The European Commission has launched a public consultation to assess whether some of the rules on excise duty on beer, wine and other alcoholic beverages should be changed to fight tax fraud and reduce the sale of counterfeit alcohol. The Commission also wants to look into whether small and home producers of alcohol could benefit from simpler rules and lower excise duties.
The consultation is part of the Commission's 'Better Regulation' agenda which aims to simplify EU laws to reduce regulatory costs and protect consumers.
Today's consultation invites consumer groups, alcohol producers, retailers and other interested parties to give their views on a broad range of issues, such as the possible benefits of establishing exemptions and common reduced rates, particularly for small producers of alcoholic beverages and home-brewers. It also aims to find out whether EU consumers are properly informed about what they are drinking: for instance, whether discount alcohol is more likely to be counterfeit, and as importantly whether it contains harmful chemicals.

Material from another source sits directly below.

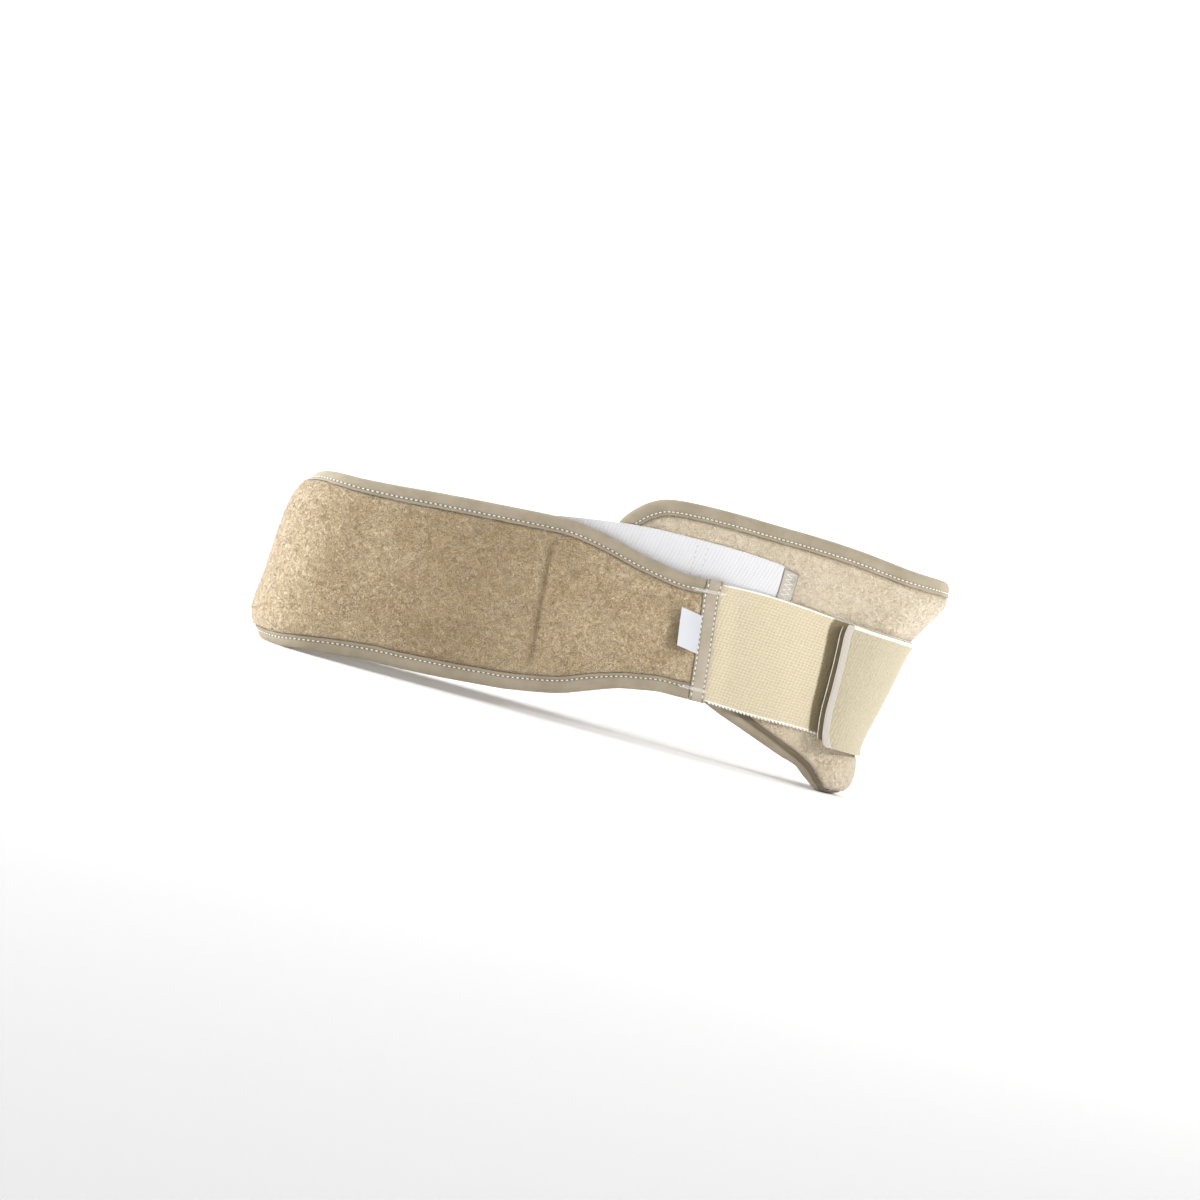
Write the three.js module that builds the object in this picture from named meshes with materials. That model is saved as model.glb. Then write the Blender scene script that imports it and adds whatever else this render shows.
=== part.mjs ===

Pierre Moscovici, Commissioner for Economic and Financial Affairs, Taxation and Customs said: "Current rules on the classification and excise structure of alcoholic beverages can be open to interpretation, so that some producers can exploit tax loopholes by producing and selling counterfeit alcohol. By taking part in this public consultation, interested parties and consumers can have a real impact on reducing fraud in this area. We also want to look at ways to lighten the burden for our smaller producers."
The consultation, which will run for three months, will determine possible future changes to the current Alcohol Excise Structures Directive (Directive 92/83/EEC), which is over two decades old. It also seeks to establish a level playing-field among producers of alcohol by ensuring that EU-wide rules are applied correctly and effectively.
Excise duties are indirect taxes on the sale or use of specific products, such as alcohol. They are usually applied as an amount per quantity of the product e.g. per 1,000 litres and are collected by EU Member States.
Existing EU rules on the harmonisation of the structures of excise duties on alcohol and alcoholic beverages were agreed in 1992 and are set out in Directive 92/83/EEC. This Directive sets out common definitions of alcoholic products that are subject to the duty - such as beer, wine and other fermented beverages, such as cider - ensuring that all Member States treat the same products in the same way. The Directive also specifies the method for calculating the duty on alcoholic products, and the criteria under which certain alcohol products may qualify for reduced rates or exemptions, such as for denatured alcohol which is not for human consumption but used to make products such as perfume, anti-freeze and bio-fuels.
The public consultation runs for 12 weeks and ends on 27 November 2015.